While three other Nation writers chose to go with an impressionistic style of writing, Corn stuck with the facts of what was and was not said and built his opinions on that. Read Ari Berman, John Nichols or Koo Koo Katrina and you'll be lost because they shade reality.



How bad of a candidate is Barack Obama that three writers for one magazine have to drop out inconvenient details that the rest of us call facts?



From the transcript:



QUESTION: In 1982, Anwar Sadat traveled to Israel, a trip that resulted in a peace agreement that has lasted ever since.
In the spirit of that type of bold leadership, would you be willing to meet separately, without precondition, during the first year of your administration, in Washington or anywhere else, with the leaders of Iran, Syria, Venezuela, Cuba and North Korea, in order to bridge the gap that divides our countries?
COOPER: I should also point out that Stephen is in the crowd tonight.
Senator Obama?
OBAMA: I would. And the reason is this, that the notion that somehow not talking to countries is punishment to them -- which has been the guiding diplomatic principle of this administration -- is ridiculous.
(APPLAUSE)
Now, Ronald Reagan and Democratic presidents like JFK constantly spoke to Soviet Union at a time when Ronald Reagan called them an evil empire. And the reason is because they understood that we may not trust them and they may pose an extraordinary danger to this country, but we had the obligation to find areas where we can potentially move forward.
And I think that it is a disgrace that we have not spoken to them.




That is the record, it's one John Nichols, Ari Berman and Katrina vanden Heuvel prefer to ignore. It's equally interesting how the target of their ire is Hillary Clinton when John Edwards, following Hillary Clinton, also shot down Obama's response. Can Lakshme get us an article on that? How men are given a pass but Hillary's attacked? (Mike says he'd be willing to post something at his site first if Lakshme can't think of how to open the article herself.)



"I would" is fairly straight forward, however, 'helpful' types saying he was speaking conditionally.



He was speaking conditionally in reply to a question that states "without precondition"?



The only conditional is if he gets into the White House.



Now you can agree with his take on it or not. What you can't do is lie about how it went it down.



In Koo Koo Katrina's rewrite (link goes to Common Dreams) she has no mention of John Edwards and appears to engage in Bash the Bitch which isn't a surprise when you consider that under her leadership the publishing record for women averages out to 1 woman for almost every four men.
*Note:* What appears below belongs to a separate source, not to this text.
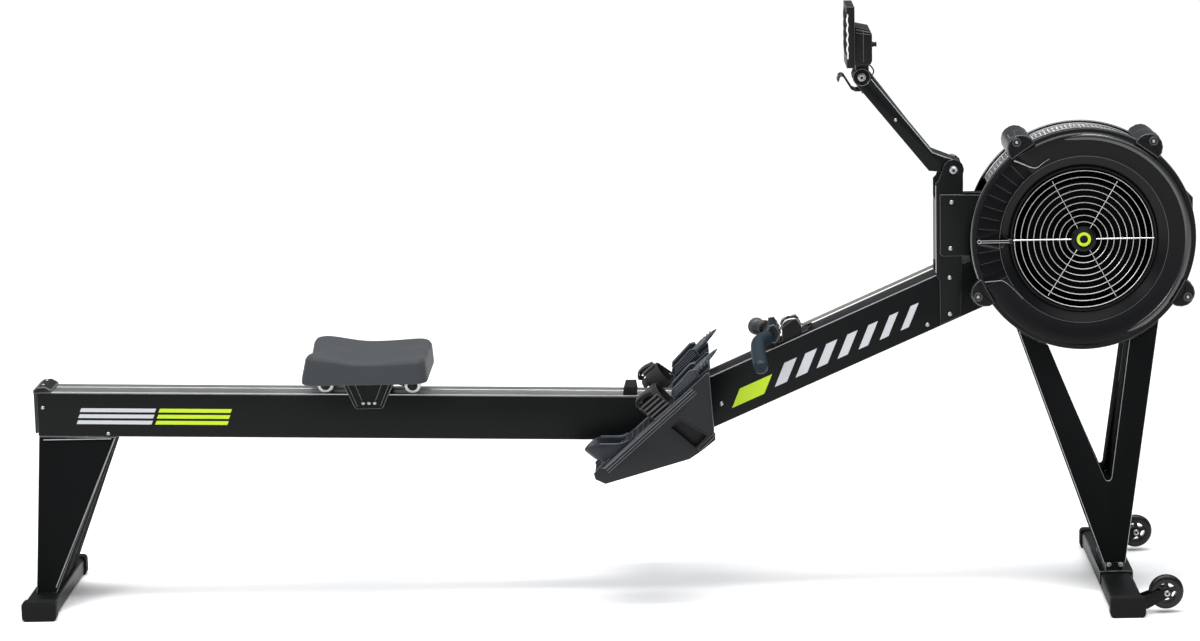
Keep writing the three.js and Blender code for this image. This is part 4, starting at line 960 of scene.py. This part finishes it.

John Nichols works himself into a frenzy (link goes to Common Dreams) as he attempts to paint Hillary Clinton as the new Henry Kissinger. We're not aware Hillary advocated the bombing of Cambodia, John. In fact, last time we checked, Hillary could travel around the world without fear of arrest. Like Koo Koo, Nichols sidesteps the issue of John Edwards agreeing with Hillary (and disagreeing with Obama) by ignoring it. Both also ignore that the question was in your first year and without precondition. Air Berman, to his credit, notes Edwards' agreement. (No link because we're not interested in linking to The Nation. David Corn is the only link in this piece that goes to The Nation. Berman and Corn were not reposted at Common Dreams.) Berman loses credit for refusing to note the actual disagreement (or even quote from it) and instead turning it into a political dynamics article that only Koo Koo Katrina could praise as a "smart and sharp counter" to Corn's journalistic column.



Was Obama right or wrong? We all agree he was wrong and revealed not only inexperience but bad judgement. But it really doesn't matter what your opinion of the exchange was if alleged journalists won't tell you what actually happened.



This is the sort of thing that the 2000 campaign was slammed for, or rather, mainstream press -- usually women -- were slammed for. If you were opposed to their fact-free dispatches when the subject was Al Gore, you should be opposed to fact-free dispatches period.



The debate was a public event. Attempting to rewrite reality is embarrassing at best. The fact remains that of the four writers for The Nation, only Corn quoted the exchange in full. (No lopping off words to make Obama look better.) Only Corn provided a link. Do you get that? Do you get that writers who distorted what happened provided their readers with no link to check them out? Berman linked to everything he could think of in his piece (including The National Review) but didn't link to the video or transcript. We find that sad. As sad as attempting to link Hillary to the DLC (did she join as First Lady?) while avoiding Obama's own DLC roots.



Obama embarrassed himself in many ways during the YouTube 'debate.' It's a measure of how untested their cult of personality candidate is that his supporters have to alter what he said and what actually went down. It's also a measure of the hatred for Hillary that she's taken to task for her answer and Nichols and vanden Heuvel avoid mentioning John Edwards had the same answer.